IFILL: But when they did lock horns, it was on a number of issues that never even came up when running mates Bill Clinton and Bob Dole debated last Sunday, like affirmative action.
Mr. KEMP: Affirmative action should be predicated upon need, not equality of reward.
Vice Pres GORE: With all due respect, I do not believe that Abraham Lincoln would have adopted Bob Dole's position to end all affirmative action.
IFILL: And abortion.
Vice Pres. GORE: We will never allow a woman's right to choose to be taken away.
Mr. KEMP: Bob Dole would never have vetoed that ban on partial birth abortion in the third trimester of a woman's pregnancy.
IFILL: But the main topic of the evening, returning again and again like a boomerang, was taxes--Kemp arguing that an across-the-board 15 percent tax cut will rejuvenate the economy.
Mr. KEMP: Dana Crist of Lancaster said, “The day the tax bill is passed in Congress, she will open a new factory with 40 or 50 or 60 employees in Lancaster, Pennsylvania.” He'll call that trickle down. I call it “Niagara Falls.”
IFILL: While Gore insisted that the Republican proposal is irresponsible.
Vice Pres. GORE: The problem with his version of Niagara Falls is that Senator Dole and Mr. Kemp would put the American economy in a barrel and send it over the falls.
IFILL: Democratic and Republican operatives sought out reporters after the debate to say either that Kemp had been intimidated by Gore...
Mr. GEORGE STEPHANOPOULOS (Clinton/Gore Campaign): Beyond that, I think this is really the first time you ever saw the quarterback on the defensive all night.
IFILL: ...or that Gore had come across as unlikable.

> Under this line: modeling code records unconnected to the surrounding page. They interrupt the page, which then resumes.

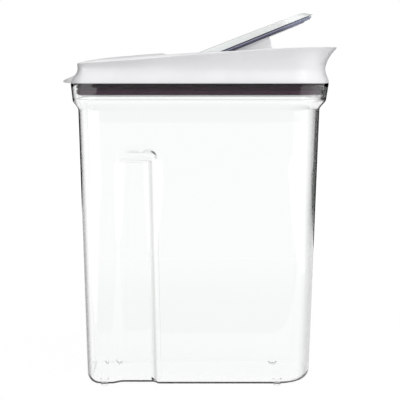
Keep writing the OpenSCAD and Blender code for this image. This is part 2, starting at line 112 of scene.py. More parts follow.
# Flap. U runs from its pivot to its nose and V is square to it.
SEAT_TILT = 2.0
NOSE_LEN, PAD_LEN = 106.0, 30.0
FLAP_HW = 52.5
FLAP_SIDE_H, FLAP_THIN, FLAP_CROWN = 5.6, 1.5, 1.1
NOSE_SLANT, FLAP_T = 7.4, 1.8
FLAP_V0 = 1.2
PAD_ROUND, PAD_FALL = 8.0, 0.05
FLAP_FRONT_ROUND = FRONT_ROUND - 1
FLAP_SEAL_T = 2.8
FLAP_GAP, SEAL_GAP, SNAP_GAP, RUN_GAP = 0.7, 0.3, 0.15, 0.05
SEAL_V1 = FLAP_V0 - FLAP_SEAL_T
SEAT_V = SEAL_V1 - SEAL_GAP
POCKET_HW = FLAP_HW + FLAP_GAP
POCKET_REAR = math.hypot(PAD_LEN, FLAP_V0 + FLAP_SIDE_H + FLAP_CROWN) + FLAP_GAP
NOSE_GAP, LIP_T = 2.0, 2.2

# Pour mouth, cheeks and hinge
MOUTH_HW = 42.0
MOUTH_START, MOUTH_END = 14.0, NOSE_LEN - 9.0
MOUTH_REAR_ROUND, MOUTH_FRONT_ROUND = 9.0, 30.0
PLUG_GAP, PLUG_DIP = 1.0, 0.6
CHEEK_R, CHEEK_FALL, CHEEK_T = 62.0, 19.0, 2.0
CHEEK_START = MOUTH_START + MOUTH_REAR_ROUND
PIN_R, BARREL_T, BARREL_LEN = 1.5, 1.9, 14.0
WELL_FRONT = PIN_R + BARREL_T + 1.2

# Seals and skirt
SEAL_LAND, SEAL_NOSE = 1.4, 1.8
LID_SEAL_H, LIP_DEPTH = 9.4, 1.4
SKIRT_INSET, SKIRT_DEPTH = 7.6, 11.0
BEAD_H, BEAD_T, BEAD_SLOPE = 1.6, 1.2, 0.9
FLAP_SEAL_GROOVE, FLAP_SEAL_BULGE, FLAP_SEAL_FOOT, PLUG_WRAP = 1.7, 0.7, 1.3, 0.7
# Heights above the pivot, from the top
FLAP_SEAL_CREST, FLAP_SEAL_VALLEY, FLAP_SEAL_LIP = (0.35, -0.6), (-0.65, -1.3), -1.35

# Fineness of the meshes
QUARTER_STEPS = 28          # steps in a quarter of an outline
DENSE_STEPS = 360           # samples that those steps are chosen from
SIDE_POINTS = 15            # points on a straight side, between its quarters
STEP_INDEX = 8              # how many of them lie ahead of the pad's well
CORNER_STEPS = 4            # steps in a rounded edge
FOOT_STEPS, BARREL_STEPS = 56, 48       # steps round a turned piece
WELD = 0.002                # points this near to each other, in millimetres, are one

# ---------------------------------------------------------------- outlines


def clamp01(v):
    return min(1.0, max(0.0, v))


def smooth(v):
    c = clamp01(v)
    return c * c * (3 - 2 * c)


def spread(low, high, count):
    """count + 1 even values from low to high."""
    return [low + (high - low) * i / count for i in range(count + 1)]


def signed_power(v, power):
    return math.copysign(abs(v) ** power, v) if abs(v) > 1e-12 else 0.0


def superellipse(centre_x, a, b, power, t):
    """Point and outward normal at t degrees, from the front (0) to the rear (180)."""
    c, s = math.cos(math.radians(t)), math.sin(math.radians(t))
    gx = signed_power(c, 2 - 2 / power) / a
    gy = signed_power(s, 2 - 2 / power) / b
    g = math.hypot(gx, gy)
    return centre_x + a * signed_power(c, 2 / power), b * signed_power(s, 2 / power), gx / g, gy / g


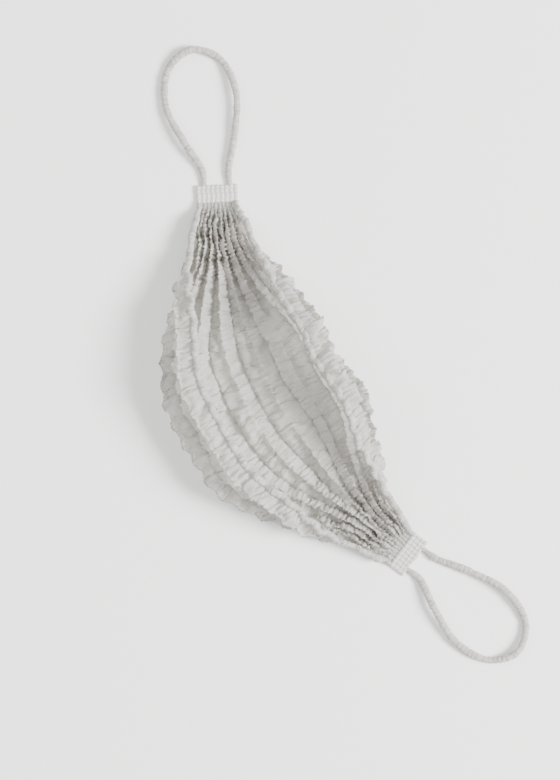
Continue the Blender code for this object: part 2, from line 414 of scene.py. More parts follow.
@dataclass(frozen=True)
class GatheredSleeve:
    """Spunbond folded over thin elastic and drawn up into close crinkles.

    It gives the eye a denser, duller white than the flat cloth, with painted shade darker down in the
    crinkles.
    """

    name: str = "gathered_elastic"
    crest_colour: str = "#C4C1BC"
    # Painted shade: the darker colour laid into the crinkle hollows.
    hollow_colour: str = "#A29E97"
    crinkle_pitch: float = 1.3 * MM
    crinkle_depth: float = 0.30 * MM
    point_pitch: float = 1.7 * MM
    point_depth: float = 0.13 * MM
    fibre_size: float = 0.45 * MM
    fibre_depth: float = 0.08 * MM
    glow_colour: str = "#E2DFDB"
    see_through: float = 0.22
    roughness: float = 0.88
    sheen: float = 0.2

    def build(self) -> bpy.types.Material:
        """Makes the material. The crinkles run round the sleeve, and noise bends and breaks them.

        Returns:
            The material.
        """
        made, tree = empty_material(self.name)
        chart = add_node(tree, "ShaderNodeUVMap", {"uv_map": "cloth"}).outputs["UV"]
        crinkles = add_node(
            tree, "ShaderNodeTexNoise",
            Vector=add_node(
                tree, "ShaderNodeMapping", Vector=chart, Scale=(1.0, 0.22, 1.0)
            ).outputs["Vector"],
            Scale=1 / self.crinkle_pitch, Detail=2.0, Distortion=0.5,
        )
        fibres = add_node(tree, "ShaderNodeTexNoise", Vector=chart, Scale=1 / self.fibre_size, Detail=3.0)
        # Painted shade: the same crinkle noise that raises the crinkles darkens their hollows toward the
        # shade colour.
        colour = add_node(
            tree, "ShaderNodeMix", {"data_type": "RGBA"},
            at0=add_node(
                tree, "ShaderNodeMapRange", Value=crinkles.outputs["Fac"], From_Min=0.32, From_Max=0.60
            ).outputs["Result"],
            at6=linear_colour(self.hollow_colour), at7=linear_colour(self.crest_colour),
        )
        coarse = add_node(
            tree, "ShaderNodeBump", Strength=1.0, Distance=self.crinkle_depth, Height=crinkles.outputs["Fac"]
        )
        fine = add_node(
            tree, "ShaderNodeBump", Strength=1.0, Distance=self.fibre_depth,
            Height=fibres.outputs["Fac"], Normal=coarse.outputs["Normal"],
        )
        points = add_node(
            tree, "ShaderNodeTexVoronoi", Vector=chart, Scale=1 / self.point_pitch, Randomness=0.3
        )
        pitted = add_node(
            tree, "ShaderNodeBump", Strength=1.0, Distance=self.point_depth,
            Height=add_node(
                tree, "ShaderNodeMapRange", {"interpolation_type": "SMOOTHSTEP"},
                Value=points.outputs["Distance"], From_Min=0.14, From_Max=0.36,
            ).outputs["Result"],
            Normal=fine.outputs["Normal"],
        )
        cloth_surface(tree, self, colour.outputs[2], pitted.outputs["Normal"])
        return made


@dataclass(frozen=True)
class PressedWeld:
    """Spunbond melted together between heated bars with a crosshatched face.

    It gives the eye a denser, smoother white with a satin gloss, clearer where the bars pressed hardest.
    """

    name: str = "pressed_weld"
    open_colour: str = "#D3D1CE"
    melted_colour: str = "#C3C1BE"
    bar_pitch: float = 1.5 * MM
    bar_depth: float = 0.14 * MM
    smear_size: float = 2.5 * MM
    smear_depth: float = 0.10 * MM
    roughness: float = 0.38

    def build(self) -> bpy.types.Material:
        """Makes the material, with the bars' small diamonds standing between pressed lines.

        Returns:
            The material.
        """
        made, tree = empty_material(self.name)
        chart = add_node(tree, "ShaderNodeUVMap", {"uv_map": "cloth"}).outputs["UV"]
        diamonds = add_node(
            tree, "ShaderNodeTexVoronoi", {"distance": "MANHATTAN"},
            Vector=chart, Scale=1 / self.bar_pitch, Randomness=0.04,
        )
        melted = add_node(
            tree, "ShaderNodeMapRange", {"interpolation_type": "SMOOTHSTEP"},
            Value=diamonds.outputs["Distance"], From_Min=0.30, From_Max=0.52,
        )
        smear = add_node(tree, "ShaderNodeTexNoise", Vector=chart, Scale=1 / self.smear_size, Detail=3.0)
        colour = add_node(
            tree, "ShaderNodeMix", {"data_type": "RGBA"}, at0=melted.outputs["Result"],
            at6=linear_colour(self.open_colour), at7=linear_colour(self.melted_colour),
        )
        rise = add_node(
            tree, "ShaderNodeBump", {"invert": True}, Strength=1.0, Distance=self.bar_depth,
            Height=melted.outputs["Result"],
        )
        uneven = add_node(
            tree, "ShaderNodeBump", Strength=1.0, Distance=self.smear_depth,
            Height=smear.outputs["Fac"], Normal=rise.outputs["Normal"],
        )
        gloss = add_node(
            tree, "ShaderNodeMapRange", Value=smear.outputs["Fac"],
            To_Min=self.roughness - 0.08, To_Max=self.roughness + 0.20,
        )
        satin = add_node(
            tree, "ShaderNodeBsdfPrincipled", Base_Color=colour.outputs[2], Normal=uneven.outputs["Normal"],
            Roughness=gloss.outputs["Result"], IOR=1.49,
        )
        add_node(tree, "ShaderNodeOutputMaterial", Surface=satin.outputs["BSDF"])
        return made


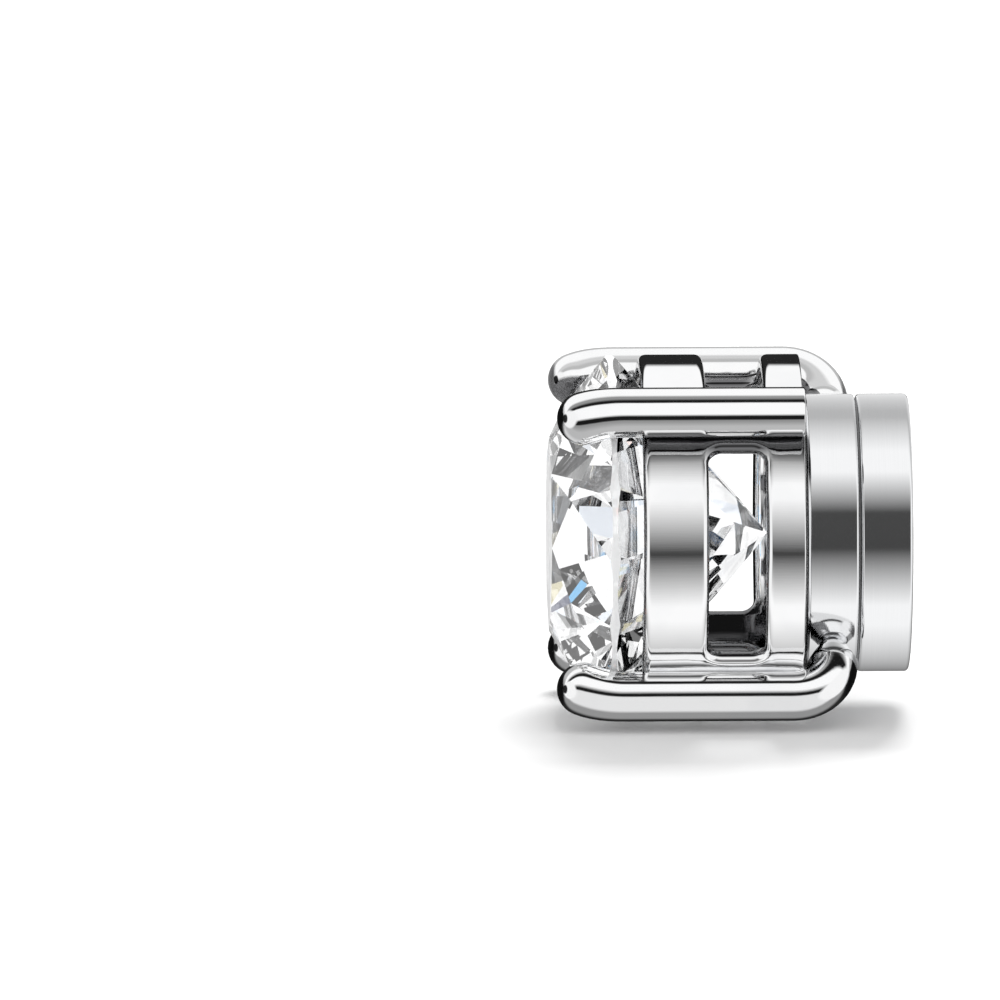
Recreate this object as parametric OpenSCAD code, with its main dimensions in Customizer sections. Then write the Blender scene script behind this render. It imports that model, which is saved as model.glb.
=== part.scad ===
// Magnetic stud earring: a round brilliant in a four-prong basket on a pair of magnet discs.
// It lies on its side as it does unworn. The stone faces -X and the loose back disc is at +X.
// Millimetres, +Z up. The origin is under the middle of the length, on the resting surface.

/* [Stone] */
// Diameter of the stone at its girdle
stone_d = 8; // [6:0.5:10]
// Table width, corner to corner, as a share of the diameter
table_share = 0.55; // [0.5:0.01:0.6]
// Crown height as a share of the diameter
crown_share = 0.155; // [0.14:0.005:0.17]
// Girdle thickness as a share of the diameter
girdle_share = 0.03; // [0.025:0.005:0.04]
// Pavilion depth as a share of the diameter
pavilion_share = 0.43; // [0.42:0.005:0.44]
// How far the star facets reach from the table towards the girdle
star_share = 0.5; // [0.45:0.01:0.55]
// How far the lower girdle facets reach from the girdle towards the culet
lower_half_share = 0.77; // [0.7:0.01:0.8]

/* [Basket] */
// Wall thickness of the basket tube
tube_wall = 0.4; // [0.3:0.05:0.5]
// Distance from the table back to the front rail
rail_setback = 2; // [1.95:0.05:2.2]
// Width of the front rail
front_rail_w = 1.46; // [1.2:0.02:1.6]
// Width of the windows between the rails
window_w = 1.28; // [1:0.02:1.4]
// Width of the rear rail
rear_rail_w = 0.88; // [0.8:0.02:1.2]
// Corner radius of the windows
window_corner_r = 0.32; // [0.2:0.02:0.4]
// Thickness of the basket's floor
floor_t = 0.35; // [0.3:0.05:0.5]
// Bevel on the outer edges of the tube
tube_bevel = 0.06; // [0.04:0.01:0.1]

/* [Prongs] */
// Diameter of the prong wire
wire_d = 1.12; // [1:0.02:1.2]
// Diameter of the ball at each prong's tip
tip_d = 1.2; // [1.16:0.02:1.3]
// How far each tip leans in over the stone
tip_inset = 0.21; // [0.15:0.01:0.25]
// Length over which the tip leans in
lean_l = 0.9; // [0.8:0.05:1]
// Radius of the bend where a long prong turns in to the magnet
heel_r = 0.9; // [0.8:0.05:1]
// Diameter of a long prong's end, where it meets the magnet
claw_d = 0.6; // [0.5:0.05:0.8]

/* [Magnets] */
// Diameter of both magnet discs
disc_d = 6.24; // [6:0.02:6.4]
// Thickness of each disc
disc_t = 1.16; // [1.14:0.01:1.2]
// Bevel on the discs' edges
disc_bevel = 0.09; // [0.05:0.01:0.12]

/* [Fits] */
// Clearance between the stone and what holds it
stone_gap = 0.03; // [0.02:0.01:0.04]
// Seam between the basket's floor and the front disc
seam = 0.08; // [0.04:0.01:0.1]
// Gap between the closed discs
closed_gap = 0.04; // [0.02:0.01:0.06]

/* [Hidden] */
$fn = 96;

stone_r = stone_d / 2;
table_r = stone_r * table_share;
crown_h = stone_d * crown_share;
girdle_h = stone_d * girdle_share;
pavilion_h = stone_d * pavilion_share;
stone_l = crown_h + girdle_h + pavilion_h;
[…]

Mr. JOHN BUCKLEY (Dole/Kemp Campaign): It's something that I think struck all of us as we were looking at it, that, “Boy, this is a guy you wouldn't really want to go out and have a beer with.”
Mr. KEMP: It was a very civil discourse between two old friends.
Vice Pres. GORE: I think we may be able to build a little momentum toward more civility in political campaigns in the future. I know that's...
IFILL: And while Clinton left the stage to Gore, Bob Dole offered his assessment of the meeting.
Mr. BOB DOLE: I think Al Gore is another great exaggerator. They take credit for all the jobs. They don't...
IFILL: Al Gore and Jack Kemp see their political careers beginning, not ending. And last night in St. Petersburg may just have been a warm-up for four, even eight years from now. Ann…
CURRY: Gwen Ifill, thank you so much for your report.